Digitalisasi dan FTA modern membuka pasar bagi perusahaan asing untuk mengoperasikan layanan di Indonesia menggunakan data lokal.

“Perusahaan Eropa bisa merekrut pekerja Indonesia tanpa berkantor di sini. Tapi apakah hak-haknya mengikuti hukum di Eropa atau Indonesia? Ini pertanyaan besar yang belum terjawab.”

Menurutnya, free data flow yang didorong FTA membuat pekerja Indonesia terhubung ke pasar global tetapi tanpa perlindungan hukum yang memadai.

Hilirisasi: Industri Dipercepat, Eksploitasi Dibiarkan

Olisias menyebut bahwa hilirisasi yang dipromosikan pemerintah memang bertujuan mempercepat industrialisasi, pertumbuhan ekonomi, dan penyerapan tenaga kerja.
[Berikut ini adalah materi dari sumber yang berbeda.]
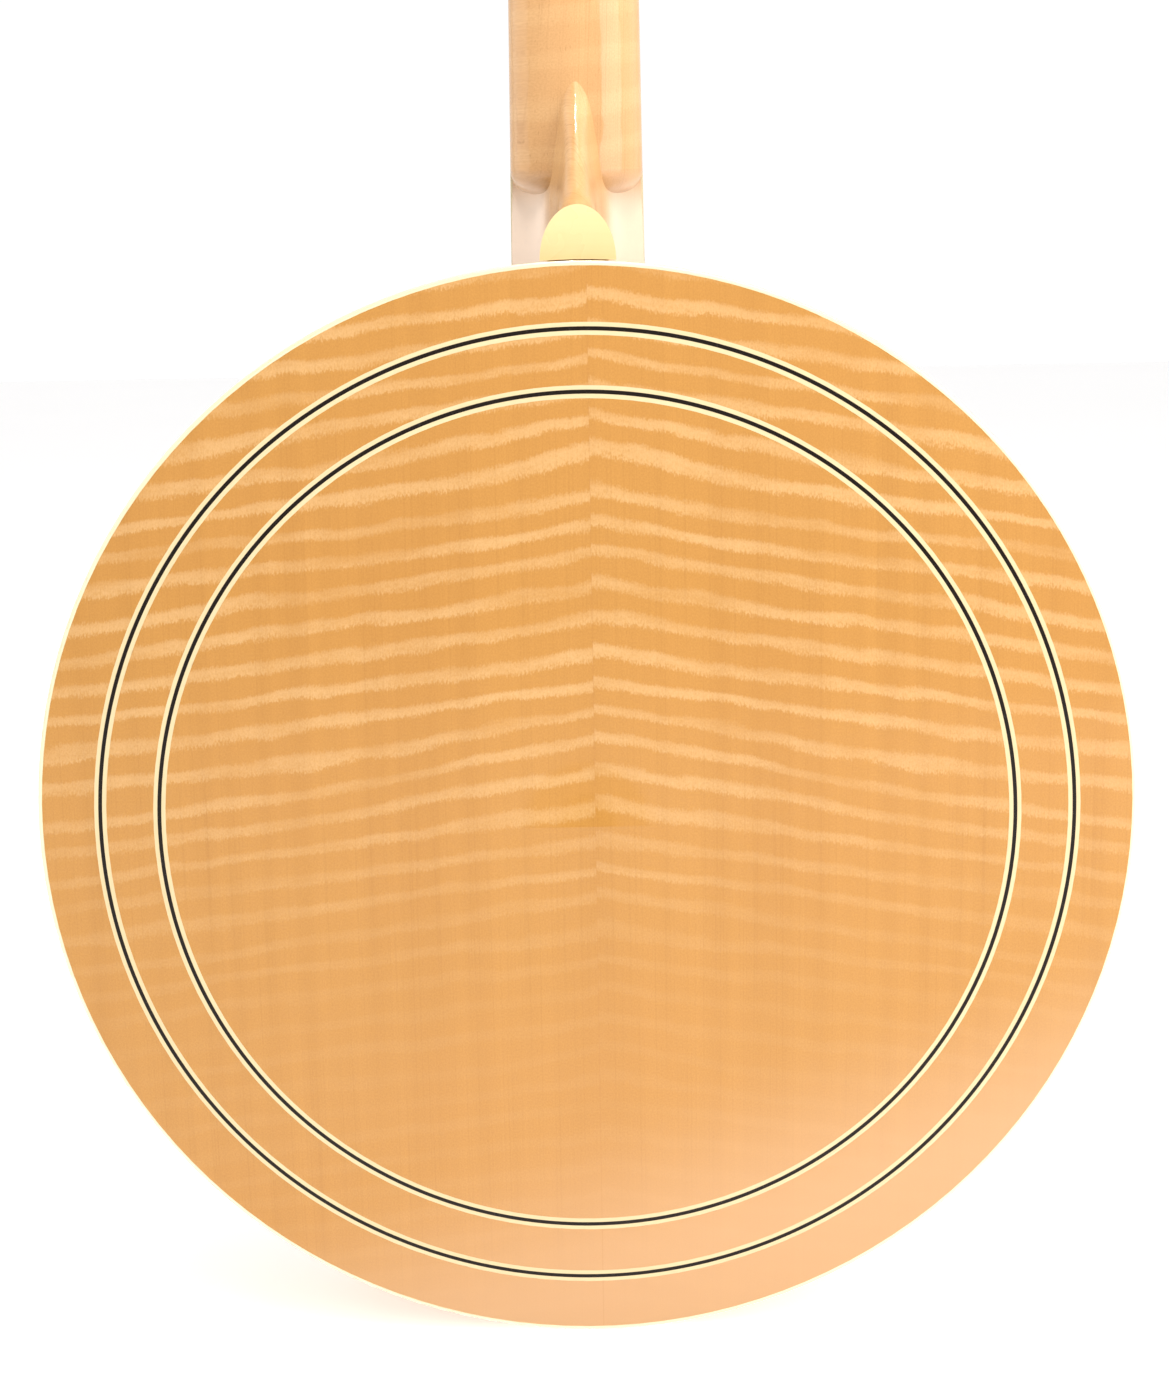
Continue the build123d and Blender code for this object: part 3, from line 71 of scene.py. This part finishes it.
# ---- Node graphs --------------------------------------------------------------------------
class Graph:
    """A material or a world being built: each method adds nodes and returns the socket to use next."""

    def __init__(self, name, world=False):
        self.owner = (bpy.data.worlds if world else bpy.data.materials).new(name)
        self.owner.use_nodes = True
        self.tree = self.owner.node_tree
        self.shader = self.tree.nodes["Background" if world else "Principled BSDF"]

    def feed(self, socket, value):
        if isinstance(value, bpy.types.NodeSocket):
            self.tree.links.new(value, socket)
        else:
            socket.default_value = value

    def node(self, kind, inputs=(), **settings):
        made = self.tree.nodes.new(kind)
        for key, value in settings.items():
            setattr(made, key, value)
        for key, value in dict(inputs).items():
            self.feed(made.inputs[key], value)
        return made

    def position(self):
        """The row-frame position as separate x, y and z sockets."""
        place = self.node("ShaderNodeTexCoord").outputs["Object"]
        split = self.node("ShaderNodeSeparateXYZ", {0: place})
        return split.outputs[0], split.outputs[1], split.outputs[2]

    def math(self, operation, a, b=0.0):
        return self.node("ShaderNodeMath", {0: a, 1: b}, operation=operation).outputs[0]

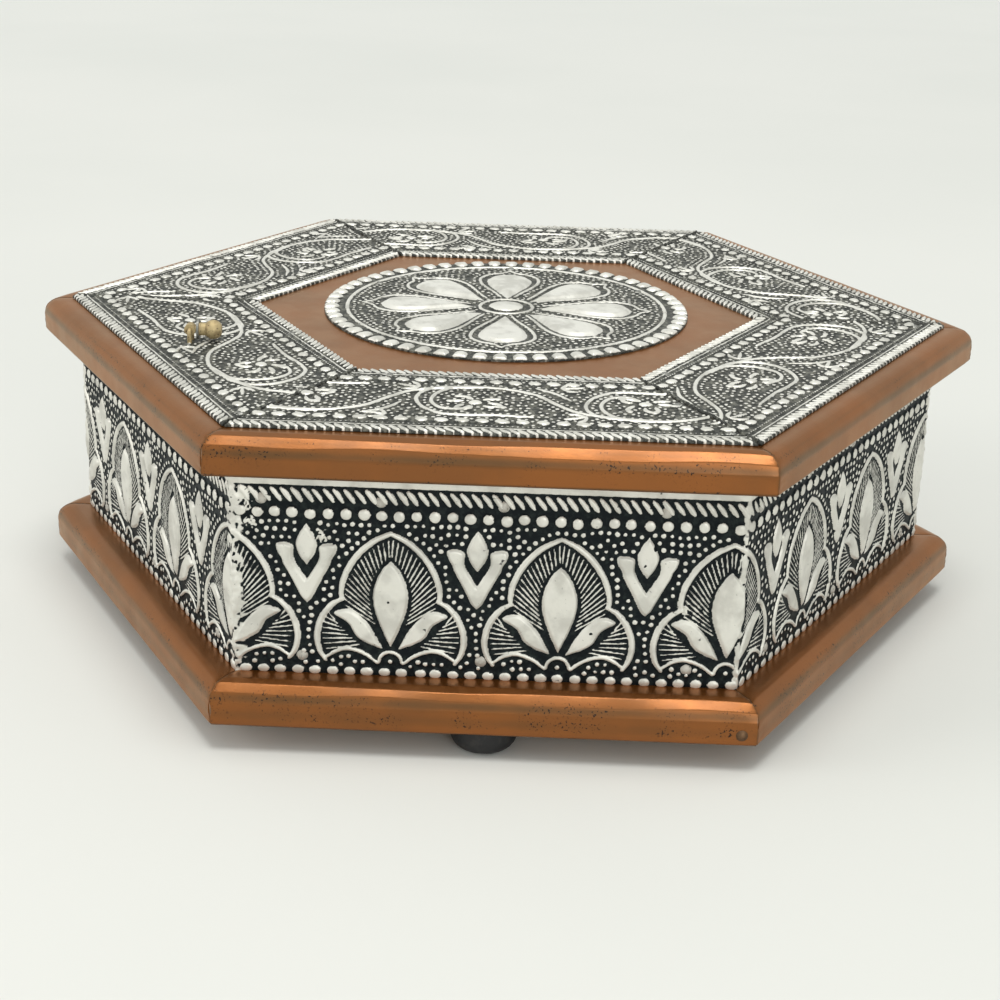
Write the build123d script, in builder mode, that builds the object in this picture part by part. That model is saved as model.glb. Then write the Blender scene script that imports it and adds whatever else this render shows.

Namun, ia menegaskan bahwa sisi buruknya tidak boleh diabaikan:

  • ketergantungan investasi asing,
  • kekurangan tenaga kerja terampil,
  • minimnya teknologi domestik,
  • eksploitasi sumber daya alam,
  • privatisasi energi hijau,
  • dan “kolonialisme baru” melalui kebijakan industri.

“Hilirisasi tanpa kontrol rakyat hanyalah versi baru kolonialisme ekonomi.”

Solusi: Kembalikan Kendali kepada Rakyat Sesuai Konstitusi

Olisias menekankan pentingnya kembali pada Pasal 33 UUD 1945, yang memberi rakyat kuasa atas sumber daya alam dan jalannya ekonomi nasional.

Ia mendorong:

  • penghentian liberalisasi dan privatisasi sektor energi,
  • model industri yang berbasis kontrol rakyat,
  • memperkuat BUMN sebagai instrumen kesejahteraan,
  • partisipasi buruh dalam penentuan kebijakan industri dan digital,
  • pembatalan kebijakan anti-buruh seperti UU Cipta Kerja,
  • penghentian praktik buruh murah dan kerja fleksibel yang eksploitatif.

Olisias: “Buruh Harus Terlibat dalam Perumusan Masa Depan Industri”

Menutup paparannya, Olisias menegaskan bahwa buruh tidak boleh hanya dibahas sebagai objek regulasi.

“Sudah waktunya buruh terlibat langsung dalam perumusan kebijakan industri dan digital. Masa depan industri adalah masa depan buruh.”